Michel Serres, philosophe, a conclu deux journées d’une rencontre sur les “ressources” organisée par l’Institut Universitaire de France, avec l’Université de Lyon, à l’Ecole Normale Supérieure de Lyon.
L’historien des sciences, auteur de l’ouvrage récemment publié « Le temps des crises » a brossé un brillant tableau des inventaires dressés de tout temps par les philosophes et les savants.
Des sciences fondamentales à l’Univers
Souvent des penseurs sont partis de sciences fondamentales pour élargir leur vision à la planète, au vivant, à l’Univers. Descartes, partant de la géométrie, est allé jusqu’’à écrire des traités sur les météores, sur l’homme, sur l’animal. Buffon, statisticien, est devenu industriel, a réalisé des expériences pour établir l’âge de la Terre en observant le refroidissement de boules de métal chauffées. Puis il a écrit sur le règne animal.

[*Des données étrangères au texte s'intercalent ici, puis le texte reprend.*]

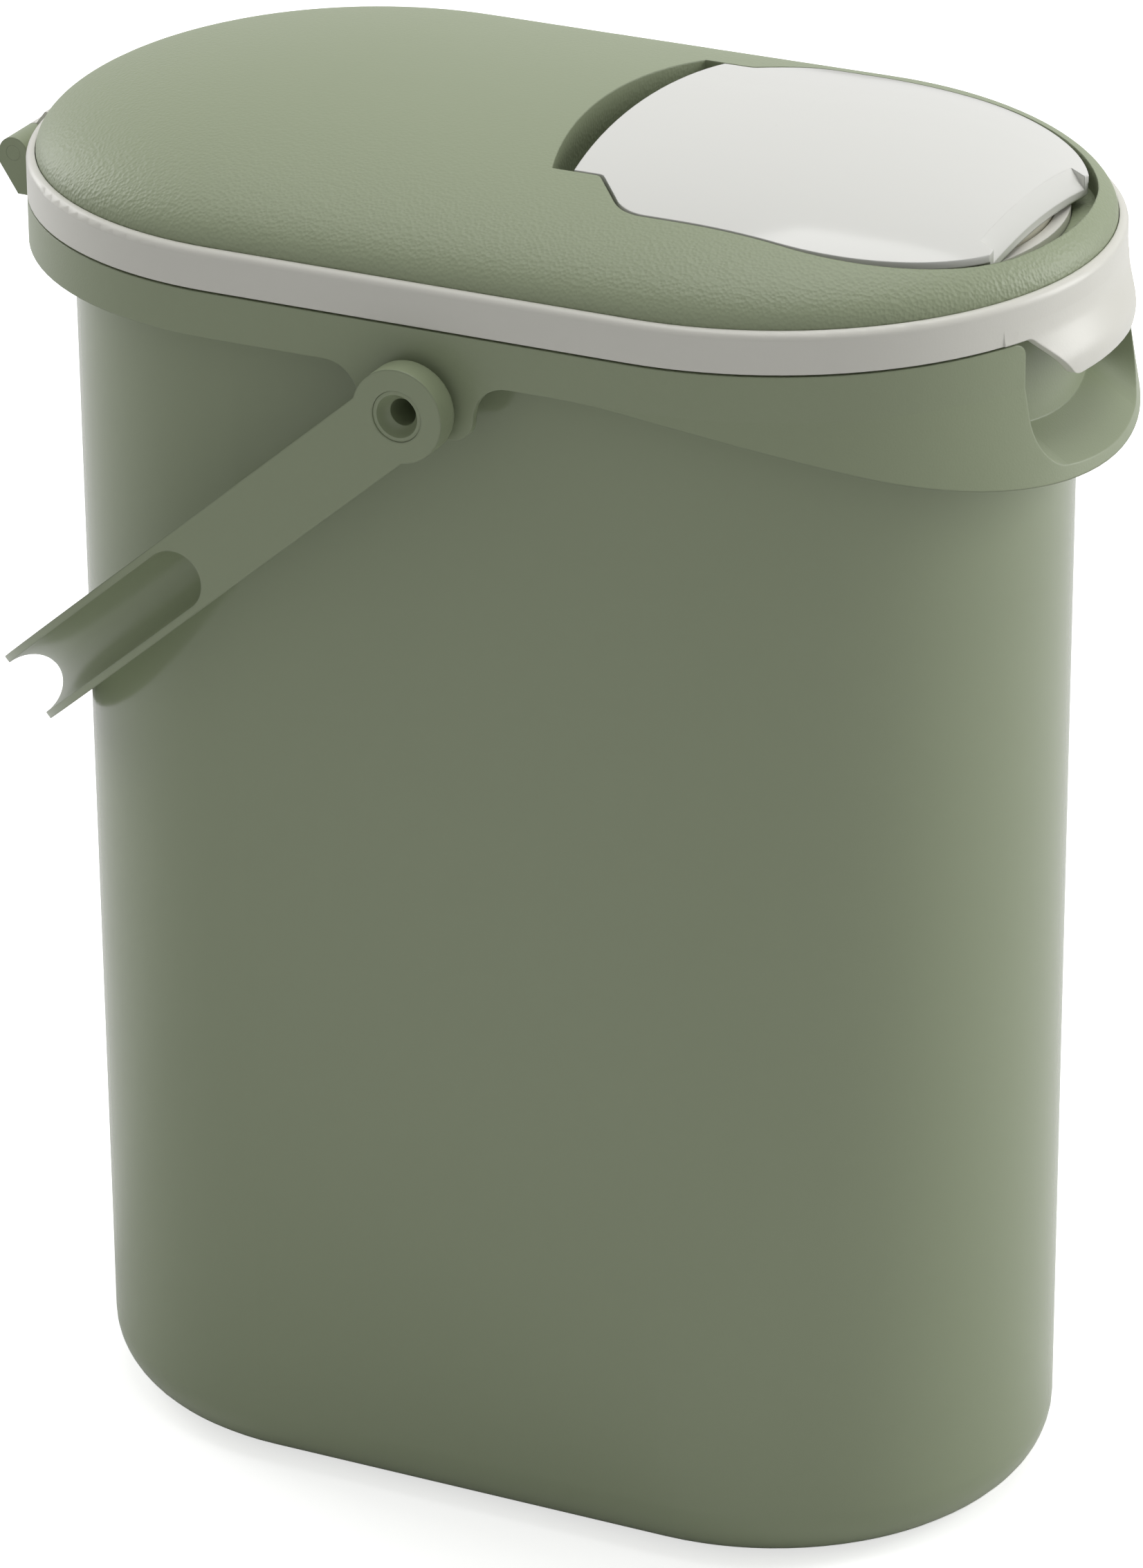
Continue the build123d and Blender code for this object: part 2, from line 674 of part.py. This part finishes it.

Auguste Comte, mathématicien, a mis sur pied une vision positive de la science, qui l’a fait s’intéresser à la biologie ! Et au siècle dernier, le physicien Schrödinger, s’est intéressé au vivant.
Tout cela deux mille cinq cents ans après que Platon a tenté de déduire le monde de quelques idées, avant qu’Aristote, entreprenne l’analyse scrupuleuse du monde sublunaire, des animaux aux météores.
La nouveauté de notre époque, explique Michel Serres, c’est que l’humanité dispose des inventaires de toutes les ressources . La science lui permet même de lire le grande livre de la réalité !
Révolution post-industrielle
Comme dans le passé la physique et la chimie, des sciences fondamentales commencent à transformer en profondeur la production (génétique, biotechnologies, nanotechnologies). « Les techniques se décrochent de la science et entrent dans l’industrie ».
“Avant on sommait localement, aujourd’hui, on accède à une vision totale » explique en substance Michel Serres. « Les anciennes sciences ont permis d’intervenir sur le monde et de l’exploiter. Les nouvelles recherches doivent permettre de comprendre le monde et non plus de l’expliquer ». C’est-à-dire qu’il faut comprendre le monde comme un ensemble saisi dans ses interactions.
« Depuis le néolithique, jusqu’aux années soixante, 75 % de l’humanité était formés d’agriculteurs. Aujourd’hui les agriculteurs sont une minorité. Nous connaissons la fin du néolithique ». Mais cette puissance accrue d’intervention sur le monde doit conduire l’humanité non pas à exploiter la terre, mais à la cultiver.